Service Oriented Architecture (SOA) is  a collection of services which communicate with each other. The primary goal of SOA is to achieve loose coupling among interacting software agents and allow services and their corresponding consumers communicate with each other by passing data in a well-defined, shared format, or by coordinating an activity between two or more services.

At the core of the SOA is the need to be able to manage services as first order deliverables. It is the service that we have constantly emphasized that is the key to communication between the provider and consumer. So we need a Service Architecture that ensures that services don’t get reduced to the status of interfaces, rather they have an identity of their own, and can be managed individually and in sets.

Within an organization and other organizations who are in a partner venture, code for existing business applications, expose it as web services, and then reuse it to meet new business requirements. The ability to reuse functionality that already exists outside or inside an enterprise instead of reproducing can result in a huge savings in application development cost and time. The benefit grows dramatically as more and more business services get built, and incorporated into different applications.

Web services has been playing a vital role to implement service-oriented architecture solutions. They make functional building-blocks accessible over standard internet protocols independent of platforms and programming languages. These services can represent either new applications or just wrappers around existing legacy systems to make them network-enabled.

Loosely-coupled services are typically more flexible than more tightly-coupled applications. In a tightly-coupled architecture, the different components of an application are tightly bound to each other, sharing semantics, libraries, and often sharing state. This makes it difficult to evolve the application to keep up with changing business requirements. The loosely-coupled, document-based, asynchronous nature of services in an SOA allows applications to be flexible, and easy to evolve with changing requirements.

Other approaches that integrate various business resources such as legacy systems, business partner applications, and department-specific solutions are expensive because they tend to tie these components together in a customized way. Customized solutions are costly to build because they require extensive analysis, development time, and effort. They’re also costly to maintain and extend because they’re typically tightly-coupled, so that changes in one component of the integrated solution require changes in other components. A standards-based approach such as a web services-based SOA should result in less costly solutions because the integration of clients and services doesn’t require the in-depth analysis and unique code of customized solutions.

The initiation of Service Oriented Architecture and web services has allowed businesses to cut down on cost and provide greater flexibility. It enables businesses to leverage existing investments by allowing them to reuse existing applications, and promises interoperability between applications and technologies. SOA is the separation of the service interface from its implementation. Such services are consumed by clients that are not concerned with how these services will execute their requests.

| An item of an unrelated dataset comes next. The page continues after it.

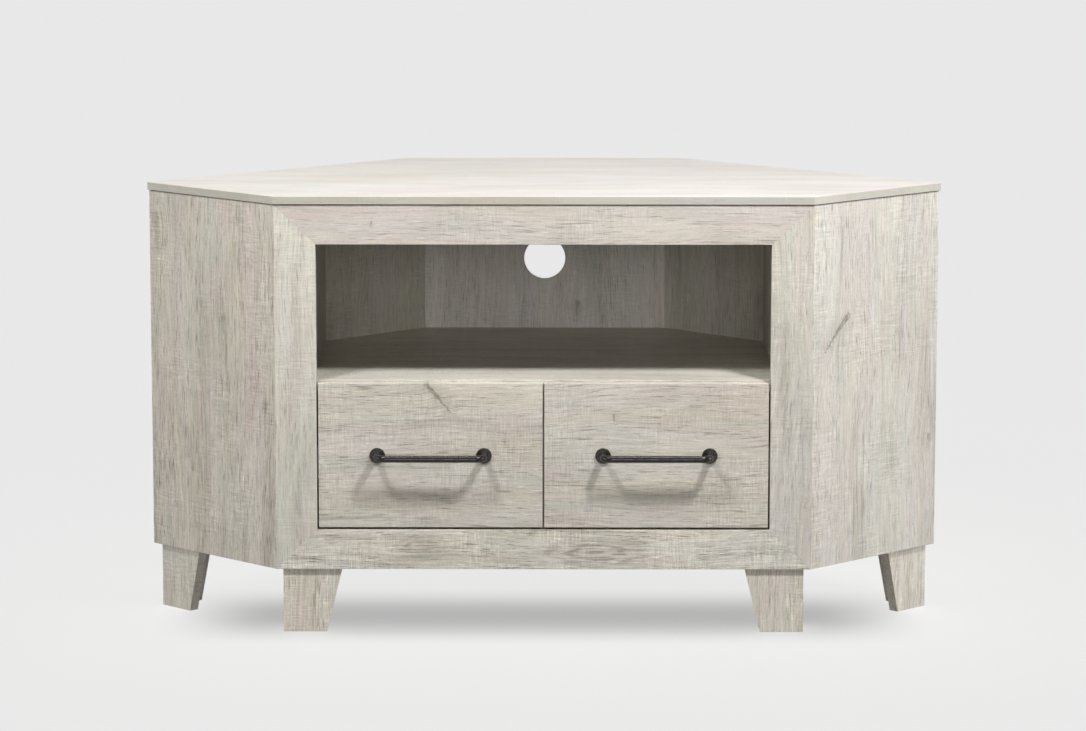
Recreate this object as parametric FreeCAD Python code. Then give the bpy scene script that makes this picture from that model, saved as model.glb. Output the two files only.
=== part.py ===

Figure 2: A Service-Oriented Architecture

Business Process Management (BPM)

Business Process Management (BPM) is a method which promotes business efficiency and effectiveness along with ensuring that the processes are in line to achieve the business objective. Many organizations strive to accomplish business practices where overall operational cost could be minimized along with improved customer service, product quality and on time delivery speed.  BPM gives an organization the ability to define, execute, manage and refine processes.

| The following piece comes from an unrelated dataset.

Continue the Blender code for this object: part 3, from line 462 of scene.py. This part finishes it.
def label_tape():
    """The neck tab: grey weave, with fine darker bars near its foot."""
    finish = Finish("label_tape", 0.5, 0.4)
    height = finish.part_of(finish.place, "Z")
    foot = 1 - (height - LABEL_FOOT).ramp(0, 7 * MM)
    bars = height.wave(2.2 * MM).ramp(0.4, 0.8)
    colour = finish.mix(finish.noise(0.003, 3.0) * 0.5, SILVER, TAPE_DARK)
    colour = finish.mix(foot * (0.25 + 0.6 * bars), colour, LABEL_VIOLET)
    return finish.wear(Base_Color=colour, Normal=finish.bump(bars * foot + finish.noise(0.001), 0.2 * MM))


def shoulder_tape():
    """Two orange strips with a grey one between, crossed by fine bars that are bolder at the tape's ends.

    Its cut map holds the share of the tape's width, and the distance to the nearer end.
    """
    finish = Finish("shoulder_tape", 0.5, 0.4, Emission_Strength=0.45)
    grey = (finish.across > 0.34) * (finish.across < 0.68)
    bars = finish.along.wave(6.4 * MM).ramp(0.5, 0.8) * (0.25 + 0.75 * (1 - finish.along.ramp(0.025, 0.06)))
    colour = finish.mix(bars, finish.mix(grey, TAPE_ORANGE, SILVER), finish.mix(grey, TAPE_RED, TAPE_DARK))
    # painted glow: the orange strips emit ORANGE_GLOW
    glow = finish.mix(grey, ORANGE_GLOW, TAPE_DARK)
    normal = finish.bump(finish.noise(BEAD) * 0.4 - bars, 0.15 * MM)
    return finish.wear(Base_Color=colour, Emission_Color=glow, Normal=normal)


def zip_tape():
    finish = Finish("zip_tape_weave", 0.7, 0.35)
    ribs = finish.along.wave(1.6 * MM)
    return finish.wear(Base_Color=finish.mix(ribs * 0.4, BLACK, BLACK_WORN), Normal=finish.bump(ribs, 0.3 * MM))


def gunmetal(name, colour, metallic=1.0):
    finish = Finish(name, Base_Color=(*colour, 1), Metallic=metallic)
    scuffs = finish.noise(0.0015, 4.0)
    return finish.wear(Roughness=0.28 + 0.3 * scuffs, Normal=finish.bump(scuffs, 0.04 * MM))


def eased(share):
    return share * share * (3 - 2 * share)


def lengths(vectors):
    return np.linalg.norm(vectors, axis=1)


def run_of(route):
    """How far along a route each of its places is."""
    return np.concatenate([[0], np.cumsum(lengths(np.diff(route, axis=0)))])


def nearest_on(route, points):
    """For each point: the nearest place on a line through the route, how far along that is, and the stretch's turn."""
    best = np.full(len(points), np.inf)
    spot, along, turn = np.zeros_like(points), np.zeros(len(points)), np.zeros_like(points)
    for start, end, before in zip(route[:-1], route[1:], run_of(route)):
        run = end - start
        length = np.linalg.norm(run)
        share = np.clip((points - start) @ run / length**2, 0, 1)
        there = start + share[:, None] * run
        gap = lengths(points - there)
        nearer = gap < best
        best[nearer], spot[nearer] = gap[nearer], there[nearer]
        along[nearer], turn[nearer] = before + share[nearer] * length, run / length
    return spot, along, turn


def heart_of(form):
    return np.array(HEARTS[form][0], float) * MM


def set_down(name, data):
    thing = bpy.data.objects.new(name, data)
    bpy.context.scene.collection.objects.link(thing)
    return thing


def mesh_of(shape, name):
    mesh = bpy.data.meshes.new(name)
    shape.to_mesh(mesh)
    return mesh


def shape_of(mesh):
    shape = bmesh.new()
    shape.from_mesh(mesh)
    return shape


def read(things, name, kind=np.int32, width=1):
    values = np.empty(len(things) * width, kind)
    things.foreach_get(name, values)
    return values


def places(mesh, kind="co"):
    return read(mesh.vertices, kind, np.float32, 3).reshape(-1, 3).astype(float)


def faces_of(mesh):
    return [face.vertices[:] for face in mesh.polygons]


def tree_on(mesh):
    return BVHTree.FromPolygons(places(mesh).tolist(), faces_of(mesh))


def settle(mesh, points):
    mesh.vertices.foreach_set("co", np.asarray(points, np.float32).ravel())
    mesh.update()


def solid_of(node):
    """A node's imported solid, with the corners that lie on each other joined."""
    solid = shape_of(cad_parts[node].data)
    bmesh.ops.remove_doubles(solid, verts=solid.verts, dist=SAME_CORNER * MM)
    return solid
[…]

It is one of the initial technology that caters ongoing collaboration between IT and business users to jointly develop applications that effectively integrate people, process and information. Process modeling is a vital component for business applications as the process flow define how the business processes will be carried out. These processes can be categorized in different ways such as duration, complexity, volume, industry etc. Like the Software Development Life Cycle (SDLC),  Business process management also has a life cycle consisting of 5 phases: Model, Automate, Manage, Monitor, and Optimize.

BPM Process Life Cycle:

Model

The first phase of BPM is to create a model. In the Model Phase, a high-level diagram of the processes is created which is a representation of an entity. Initially, the idea is to gather just enough detail to understand conceptually how the process works without going into detail about its implementation.

Automate

In the Automate Phase, the model is expanded to create the specific set of  rules needed to run the processes. Details about the model is specified in this phase.

Execute

The Execute Phase of BPM consists of interpreting the instructions created in the Automate Phase to manage the flow of work from the beginning of the process until its completion. In BPM software, the workflow engine is responsible for creating tasks and automatically directing them to the right people or systems based on the process rules much like the way a GPS system provides you with step-by-step driving instructions to your destination.

Monitor

The Monitor Phase is where process performance is measured along with its time duration.

Optimize

During the Optimize Phase, both IT and business users strive to optimize the processes in order to achieve the business goal. Optimization include such things as enhancing the data collection forms, removing (or possibly adding) tasks, automating steps that were previously completed manually, or modifying the reports generated.

The type of process determines the relevance of one process technology over another. Each process technology is positioned in the exhibit above according to processes they are most suited to manage. The 5 steps of business process management could be considered as part of a continuous cycle. Once potential process changes are identified, the cycle begins again and the best suggestions are eventually implemented. In this way, you are able to make continual and incremental improvements to the process.